I don’t remember when the hostility began or whose fault it was. She definitely made a bad impression with her early departures. She was smug, sure of herself, and definitely too smart for me. She was a college senior intellectually slumming it in a class for freshmen and sophomores. She was taking graduate course, one or two upper division courses, and my course. Sometimes she was above me and my topics; other times she looked at me with contempt. And for someone at her level, she had the worst classroom etiquette. She often talked while I was speaking or made noises while I wrote on the chalkboard, my back turned to the class. I often responded in kind – directly telling her to be quiet. This only made the situation worse. When I confronted her after class about a side conversation she had with a classmate and warned her about the consequences, she accused me of persecuting her. As I tried to hold my ground in the discussion, she became more belligerent. I told her we would have a discussion with the department head the next time it happened and she bellowed at me that she had a lot to tell her about my teaching ability. She then stormed out of the classroom.

I left the class shaking. By the time I walked to the library, I was in tears. I went to the English department and hoped to find the Chair in her office. She was away on a conference. I spent the next hour talking to the graduate advisor. She listened, gave me anecdotes of other graduate students who also had students treat them terribly, and humorously refer to my student as a “bastress.” I always chuckle when I think of that word. I went home and did not go to the literature seminar later that evening. One or two more absences occurred because I was extremely stressed out. I wrote reports to the Chair about the incident and stated I was going to fail her; my student also e-mailed complaints to her. The student sent me an extremely long e-mail about the issue, and, in the end, I declared an uneasy truce with her.

I nearly failed the graduate seminar because of my absences. I did not communicate with the professor at all until I was ready to return to class. I knew my grade and my seat in the program were in jeopardy, so I sent the professor a “mea culpa” e-mail apologizing for my absences and explaining my reasons for them. Because this professor had been a significant part of my undergraduate career, he expressed his disappointment and displeasure in his reply, but he was willing to meet me and discuss what could be done about me and my grade. He said that he had observed that I seemed distracted with teaching before the absences. My reading essays were not what they could be and I was not as present in the course. In the end, I was allowed to finish the course with a satisfactory grade, even if my paper had to be turned in late.

My thesis chair, who mentored my creative writing class, also observed that the experience was not good for me. I was working extremely hard teaching the class, much to my detriment as a writer. I found it difficult to focus on my own creative writing and he commented that the quality was declining. He also noticed the lack of reading. I evaded the topic of books, but it was something he was able to see in my language. I was shocked by his frankness, especially when he said the school was exploiting me. It made me angry because it brought me back to when I felt exploited as a writing tutor and as a professor’s assistant. I was only paid $343 a month that semester and it felt like I was doing $1292 worth. I was in the program to write fiction and I was hardly writing at all.

To be continued…


26
May 06

If You Want To Go To Grad School…

If you want to go to grad school, run! Run as hard and as fast as you can away from the idea. If you picked up an application during a campus visit, put it down and walk away. If you had already sent to the university for an application, put the thing in the shredder. If you’re on the university’s website and have accessed the online application, type in another URL and do something else. Shop, look at porn, have cybersex, or do whatever else you like to do online. Just don’t go to another university’s website.

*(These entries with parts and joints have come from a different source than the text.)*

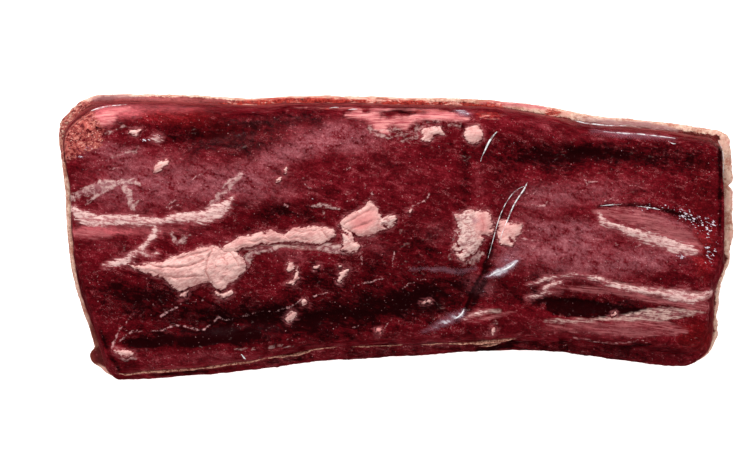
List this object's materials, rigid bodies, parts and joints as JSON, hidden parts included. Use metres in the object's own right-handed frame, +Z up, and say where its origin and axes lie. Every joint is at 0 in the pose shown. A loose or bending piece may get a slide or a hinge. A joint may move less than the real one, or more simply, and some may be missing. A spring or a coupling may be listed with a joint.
{
  "type": "raw lamb loin",
  "caption": "Boneless raw lamb loin: a flat block of dark lean meat lying on its pale layer of back fat, cut straight at both ends.",
  "frame": {"origin": "on the surface the loin lies on, under the middle of its outline", "axes": "+X along the loin to its narrow end, +Y to its far long side, +Z up, lean side up"},
  "size_m": [0.232, 0.0994, 0.037],
  "materials": {
    "lean": "wet dark red muscle with fine pale veins",
    "fat": "smooth pink and cream fat",
    "film": "clear skin-tight film with creases"
  },
  "bodies": {
    "root": {"lean": "lean", "fat_cap": "fat"}
  },
  "joints": []
}
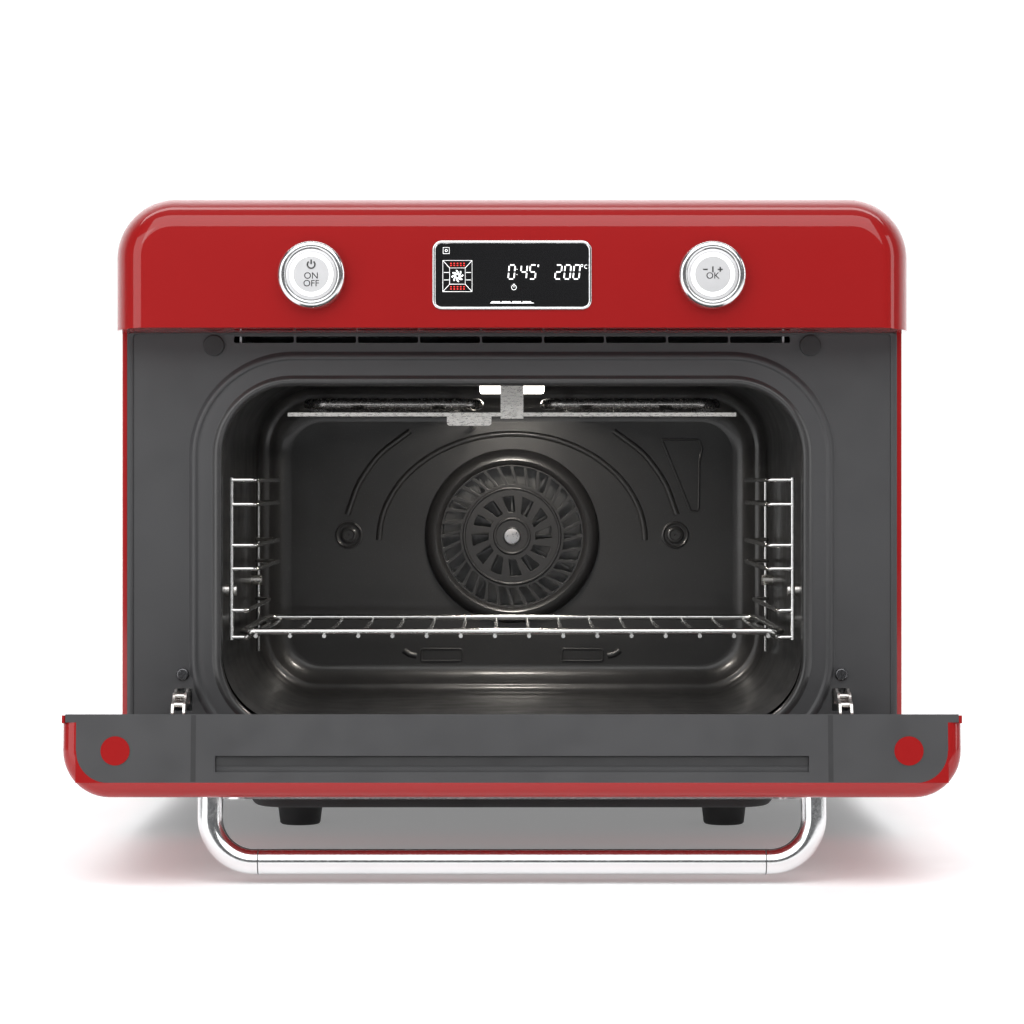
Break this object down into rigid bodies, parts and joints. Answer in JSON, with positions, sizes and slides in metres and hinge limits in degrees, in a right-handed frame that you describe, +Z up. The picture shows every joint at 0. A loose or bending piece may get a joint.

This advice applies if you’re considering an academic master’s or doctorate degree or you’re aimless after getting that BA or BS. Of course, there is something fun about extending a college career. The parties are better and the professors will drink with you. Oh, and there is this thing called work. For the truly dedicated who someday wish to become professors themselves, there are plenty of coveted, but low paying jobs. For $200-$600 a month, grad students can expect to work as a tutor, an assistant to a professor, or a TA (which could either stand for [student] teaching associate or teaching assistant). During my time earning an MFA in creative writing, I worked as a writing tutor, an assistant to an English professor, a lower division creative writing instructor, a TA attached to an Intro to Literature lecture class, and even as an adjunct professor at a local community college. Most of these jobs were in the $200 to $340 range each, and perhaps came to $600 if several were combined. My adjunct instructor job during my thesis semester was wonderful. I would have to work several of the university jobs for what I got paid to teach developmental writing at the community college.

Pay was only one issue of the grad school gigs. For the compensation offered, these jobs were extremely demanding. Tutoring students took a great deal of emotional and intellectual resources. Teaching lower division courses, of course, required lesson plans, attention to student work, and patience that is definitely required of high school teachers. One has to read the material, create assignments, grade papers, and interact with friendly or hostile students. While the professor takes care of lessons for a lecture class, the TA still has a lot of work. One has to work with one or two groups of students from the class (which can be up to 60 people), facilitate discussions, and give tests and quizzes (some TA’s even give homework). While the professor lectures, the TA is essentially responsible for the student’s grade. However, the professor can overrule the grades if she sees fit. The student workers must shoulder the responsibilities of their jobs in addition to the work required of them in their graduate courses. While graduate programs come with obligations to read, study hard, and write well, students often work to meet more basic needs such as food, clothing, and shelter.